In terms of my doctoral coursework, however, I am beginning to see the light at the end of that tunnel, for, incredibly, my degree audit form indicates that my class requirements are almost complete, which is one reason I have begun to focus on that other requirement (though less formal) for the PhD student in the humanities: teaching college courses. Thanks be to God, I learned yesterday that I will be teaching 20 – 40 freshmen at the University of Texas at Tyler in an introduction to philosophy class this coming spring semester.

Should I wear my dog collar in the classroom? Even though I can make an argument in both directions, I do intend to do so. (I asked the Dean of the College of Arts and Sciences if that would be OK, and he said he has no opinion, and there are no official policies concerning this.) Why? For the inverse reasons why I do not wear it in Dallas. At UT Tyler I will be in the parish. There are no other Episcopal churches or ministers who can lay claim to that mission field called UT Tyler any more than I can. And since I will be in Tyler, I will be “on duty.”

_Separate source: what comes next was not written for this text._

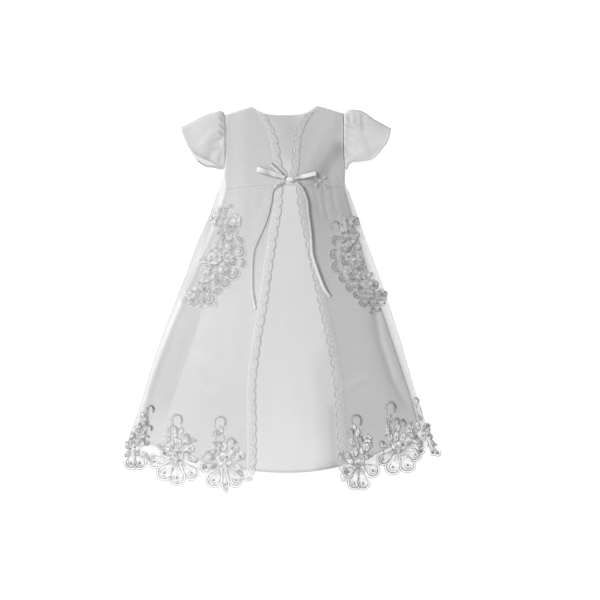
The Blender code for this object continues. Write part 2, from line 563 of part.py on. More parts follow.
def make_trims(gown):
    """Scalloped galloon down both front edges of the overlay, above and below the waist."""
    sides = (("left", FRONT_LEFT, "open_left", -1.0, OVERLAY_HEM_LEFT[-1]),
             ("right", FRONT_RIGHT, "open_right", 1.0, OVERLAY_HEM_RIGHT[-1]))
    for side, front, line, outward, end in sides:
        top, bottom = front[-1].y - 1.0, front[0].y + 2.0
        rows = round(4 * (top - bottom) / TRIM_PITCH)

        def bodice_place(u, t):
            y = top + (bottom - top) * t
            back = scallop_at((top - y), TRIM_PITCH, TRIM_DEPTH) if u == 0.0 else TRIM_WIDTH_BODICE
            return edge_line(front, y) + outward * back, y + TRIM_TOP_SLANT * u * (1.0 - t)

        plan = grid_of((0.0, 1.0), np.linspace(0.0, 1.0, rows + 1), bodice_place)
        gown.laid(f"trim_bodice_{side}", plan, LACE, "lace")

        length = (WAIST_Y - HEM_Y) * end
        rows = round(4 * length / TRIM_PITCH)

        def skirt_place(u, v):
            edge = skirt_line(line, v)
            back = scallop_at(v * (WAIST_Y - HEM_Y), TRIM_PITCH, TRIM_DEPTH) if u == 0.0 else TRIM_WIDTH
            x = edge + outward * back
            return x, skirt_y(edge, v) - SEAM / 2

        plan = grid_of((0.0, 1.0), np.linspace(0.0, end, rows + 1), skirt_place)
        gown.laid(f"trim_skirt_{side}", plan, LACE, "lace")


def motif_reach(motif, angle):
    """Distance from the flower to the motif's outline: the far side of the disc that reaches most."""
    reach = motif.core
    for disc in motif.discs:
        far = math.hypot(disc.x, disc.y)
        off = angle - math.atan2(disc.y, disc.x)
        half_chord = disc.radius**2 - (far * math.sin(off)) ** 2
        if math.cos(off) > 0.0 and half_chord > 0.0:
            reach = max(reach, far * math.cos(off) + math.sqrt(half_chord))
    return reach


def motif_rise(motif, x, y):
    """Height of the lace's cords and fillings: a dome on each disc and on the flower."""
    domes = [(disc.x, disc.y, disc.radius) for disc in motif.discs] + [(0.0, 0.0, motif.core)]
    return MOTIF_SWELL * max(max(0.0, 1.0 - ((x - dx) ** 2 + (y - dy) ** 2) / r**2) for dx, dy, r in domes)


def make_motif(gown, motif, base):
    """A lace motif: rings of points from its flower out to its lobed outline, raised on each lobe."""
    angles = np.linspace(0.0, math.tau, MOTIF_COLUMNS + 1)

    def place(angle, share):
        reach = motif_reach(motif, angle % math.tau) * share
        return motif.x + math.cos(angle) * reach, motif.y + math.sin(angle) * reach

    plan = grid_of(angles, MOTIF_RINGS, place)
    low = lay_over(plan, gown.trees)
    low[:, 0] = low[:, 0].max()
    low[-1] = low[0] = np.maximum(low[0], low[-1])
    rise = np.array([[motif_rise(motif, x - motif.x, y - motif.y) for x, y in column] for column in plan])
    rise[-1] = rise[0]
    gown.sheet(motif.name, plan, low, low + base + rise, "lace", closed=True)


def make_side_motifs(gown):
    """Crescents of lace at the skirt's sides, scalloped towards the front."""
    for side, rows in CRESCENTS.items():
        towards_side = -1.0 if side == "left" else 1.0
        keys = [-row.y for row in rows]
        ys = np.linspace(rows[0].y, rows[-1].y, 27)

        def place(u, y):
            outer = smooth_between(keys, [row.side for row in rows], -y)
            front = smooth_between(keys, [row.front for row in rows], -y)
            front += towards_side * scallop_at(rows[0].y - y, CRESCENT_SCALLOP, CRESCENT_DEPTH)
            return outer + (front - outer) * u, y

        plan = grid_of(np.linspace(0.0, 1.0, 6), ys, place)
        low = lay_over(plan, gown.trees)
        rise = np.array([[bump_height(side, x, y) for x, y in column] for column in plan])
        gown.sheet(f"side_lace_{side}", plan, low, low + LACE + rise, "lace")


def bump_height(side, x, y):
    return max(bump.height * max(0.0, 1.0 - ((x - bump.x) ** 2 + (y - bump.y) ** 2) / bump.radius**2)
               for bump in CRESCENT_BUMPS[side])


def make_bow(gown):
    """A small ribbon bow: knot, two loops, a short end and two long tails."""
    for side, points in (("left", TAIL_LEFT), ("right", TAIL_RIGHT)):

        def place(u, t):
            here = route(points, t)
            ahead = route(points, min(1.0, t + 0.01)) - route(points, max(0.0, t - 0.01))
            ahead /= np.linalg.norm(ahead)
            x, y = here + np.array([-ahead[1], ahead[0]]) * (u - 0.5) * TAIL_WIDTH
            return x, y

        plan = grid_of((0.0, 1.0), np.linspace(0.0, 1.0, TAIL_STEPS + 1), place)
        gown.laid(f"bow_tail_{side}", plan, RIBBON, "ribbon")

    knot = bmesh.new()
    bmesh.ops.create_uvsphere(knot, u_segments=12, v_segments=6, radius=0.5)
    for vert in knot.verts:
        rounded = [math.copysign(abs(c * 2) ** 0.8, c) / 2 for c in vert.co]
        vert.co = Vector([KNOT[0], KNOT[1], 0.0]) * MM + Vector(rounded) * Vector(KNOT_SIZE) * MM
    seat(knot, gown.trees, GAP)
    gown.trees.append(BVHTree.FromBMesh(knot))
    gown.add("bow_knot", knot, "ribbon")

    for loop in BOW_LOOPS:
        make_loop(gown, loop)

    def end_place(u, t):
        x, y = route(END_LEFT, t)
        return x + (u - 0.5) * END_WIDTH * 0.75, y + (u - 0.5) * END_WIDTH * 0.66

    plan = grid_of((0.0, 1.0), np.linspace(0.0, 1.0, 7), end_place)
    gown.laid("bow_end_left", plan, RIBBON, "ribbon")


def seat(shell, trees, clear):
    """Brings a shell down until its points and face centres just clear what lies below them."""
    points = [vert.co.copy() for vert in shell.verts] + [face.calc_center_median() for face in shell.faces]
    lift = max(top_at(trees, point.x / MM, point.y / MM) + clear - point.z / MM for point in points)
    for vert in shell.verts:
        vert.co.z += lift * MM


def make_loop(gown, loop):
    """A ribbon loop on its flat side: out from the knot over the top, round its tip and back."""
    start, tip = np.asarray(loop.start), np.asarray(loop.tip)
    length = np.linalg.norm(tip - start)
    along = (tip - start) / length
    across = np.array([-along[1], along[0]])
    last = math.cos(math.pi * LOOP_TURN)
    shell = bmesh.new()
    bmesh.ops.create_grid(shell, x_segments=4, y_segments=16, size=0.5)
    for vert in shell.verts:
        turn = math.tau * LOOP_TURN * vert.co.y
        reach = (math.cos(turn) - last) / (1.0 - last)
        swell = math.sin(turn) * (LOOP_NECK + (1.0 - LOOP_NECK) * reach**0.8)
        x, y = start + along * reach * length + across * vert.co.x * loop.width
        vert.co = Vector((x, y, swell * (LOOP_ARCH + RIBBON) / 2)) * MM
    seat(shell, gown.trees, GAP + RIBBON / 2)
    obj = gown.add(loop.name, shell, "ribbon")
    wall = obj.modifiers.new("wall", "SOLIDIFY")
    wall.thickness = RIBBON * MM
    wall.offset = 0.0
    gown.trees.append(evaluated_tree(obj))


def main():
    clear_scene()
    gown = Gown()
    make_backs(gown)
    make_dress_front(gown)
    make_sleeve(gown, "sleeve_left", SLEEVE_LEFT)
    make_sleeve(gown, "sleeve_right", SLEEVE_RIGHT)
    make_cuff_lace(gown)
    make_overlay_fronts(gown)
    make_trims(gown)
    for motif in HEM_MOTIFS:
        make_motif(gown, motif, LACE)
    make_side_motifs(gown)
    make_motif(gown, SPRIG, LACE)
    make_bow(gown)


main()
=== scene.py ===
import math

import bpy
import numpy as np
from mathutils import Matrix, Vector


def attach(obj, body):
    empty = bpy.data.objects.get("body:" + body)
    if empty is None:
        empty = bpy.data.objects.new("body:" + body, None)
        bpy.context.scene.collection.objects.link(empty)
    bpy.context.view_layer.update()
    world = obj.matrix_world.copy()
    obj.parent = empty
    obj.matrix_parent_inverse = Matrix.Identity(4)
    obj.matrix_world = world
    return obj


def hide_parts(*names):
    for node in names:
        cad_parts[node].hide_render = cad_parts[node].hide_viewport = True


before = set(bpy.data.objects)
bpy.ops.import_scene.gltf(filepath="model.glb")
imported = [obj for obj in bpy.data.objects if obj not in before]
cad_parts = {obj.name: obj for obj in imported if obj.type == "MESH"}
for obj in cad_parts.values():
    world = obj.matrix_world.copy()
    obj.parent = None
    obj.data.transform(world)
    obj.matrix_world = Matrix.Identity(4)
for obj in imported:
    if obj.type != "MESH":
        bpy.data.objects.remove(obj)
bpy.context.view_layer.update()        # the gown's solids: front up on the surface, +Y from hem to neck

mm = 0.001
print("christening gown: frame loaded,", len(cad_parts), "solids")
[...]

Last but not least, I will channel the power of that symbol as I stand before those wet-behind-the-ears freshmen, for I remember what it’s like to sit where they sit. I remember what it is like to be at the big university, away from mom & dad, wondering what in the world is true, what is worth believing in, what is worth living for. And how in the world could I know? Was it even possible to know anything? My philosophy professors at that other U.T. in that other fair Texas city were not pastorally helpful to me, to say the least. Their goal, it seemed, was to dismantle my faith by any means necessary.

I do not intend to proselytize these students as I give them their first gourmet sampling of the philosophical spread next semester; that would be irresponsible and inauthentic. Instead, I will let this ancient symbol of Christ speak for itself.